The Slow Steaming Problem

This speed sensitivity has created a real-world headache for the shipping industry. Starting around 2008, rising fuel costs and tightening emissions regulations pushed container lines to adopt “slow steaming,” running their ships well below design speed to save fuel. A container ship designed five years earlier might have had its bulb optimized for a Froude number around 0.21 to 0.25, but slow steaming dropped these vessels into a range of about 0.14 to 0.16.

At those reduced speeds, the original bulb no longer cancels waves effectively. In some cases it produces an unfavorable wave system that adds drag instead of reducing it. Shipping companies responded by retrofitting new bulbs shaped for the lower speed range. One study of a redesigned bulb optimized for a reduced Froude number of 0.145 found power savings of up to 8% compared to the original bulb at the same slow speed. Even compared to a ship that was already saving fuel simply by going slower, swapping in the right bulb shaved an additional 1 to 2% off fuel costs.

Benefits Beyond Fuel Savings

Wave resistance reduction is the headline benefit, but a bulbous bow does more than save fuel. The same wave-dampening effect that reduces drag also reduces pitching, the nose-up, nose-down rocking that makes passengers seasick and stresses cargo. On passenger ships and cruise liners, this translates directly to a smoother ride.

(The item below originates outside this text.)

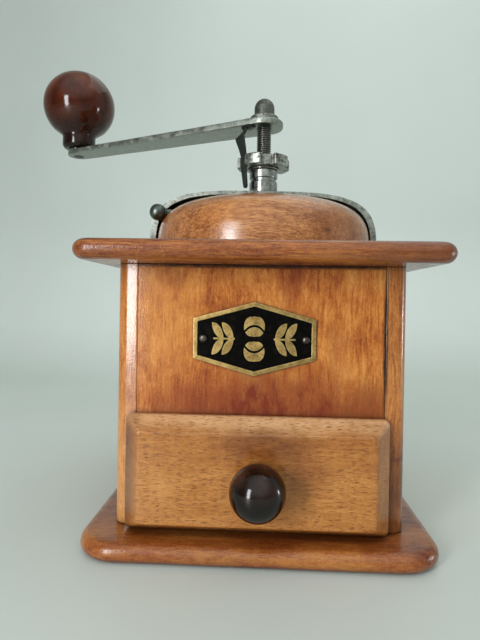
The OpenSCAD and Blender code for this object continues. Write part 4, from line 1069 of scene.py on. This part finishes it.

On tankers and bulk carriers, the bulb provides a different advantage. These ships often travel empty (in ballast) after delivering their cargo, riding much higher in the water. A well-designed bulb improves performance in this ballast condition, allowing the ship to maintain speed without burning extra fuel on the return trip. Since these vessels spend roughly half their operating life in ballast, the cumulative fuel savings over a ship’s 25-to-30-year lifespan are substantial.

Why Some Ships Skip the Bulb

Despite its advantages, the bulbous bow isn’t universal. Small vessels, boats that operate at very low speeds, and ships designed primarily for ice-breaking typically don’t use one. Icebreakers need a reinforced, sloped bow that rides up onto ice and crushes it with the ship’s weight, a geometry that’s incompatible with a protruding bulb. Some river vessels and shallow-draft ships also skip the feature because it would increase their draft and limit where they can operate.

Ships that operate across a very wide range of speeds or loading conditions can also find the bulb counterproductive. Since the wave-canceling effect is tuned to a specific speed-to-length ratio, a vessel that regularly operates far outside its design envelope may gain little net benefit. In these cases, naval architects sometimes opt for a conventional bow or alternative hull shaping to reduce resistance without the constraints of a fixed bulb geometry.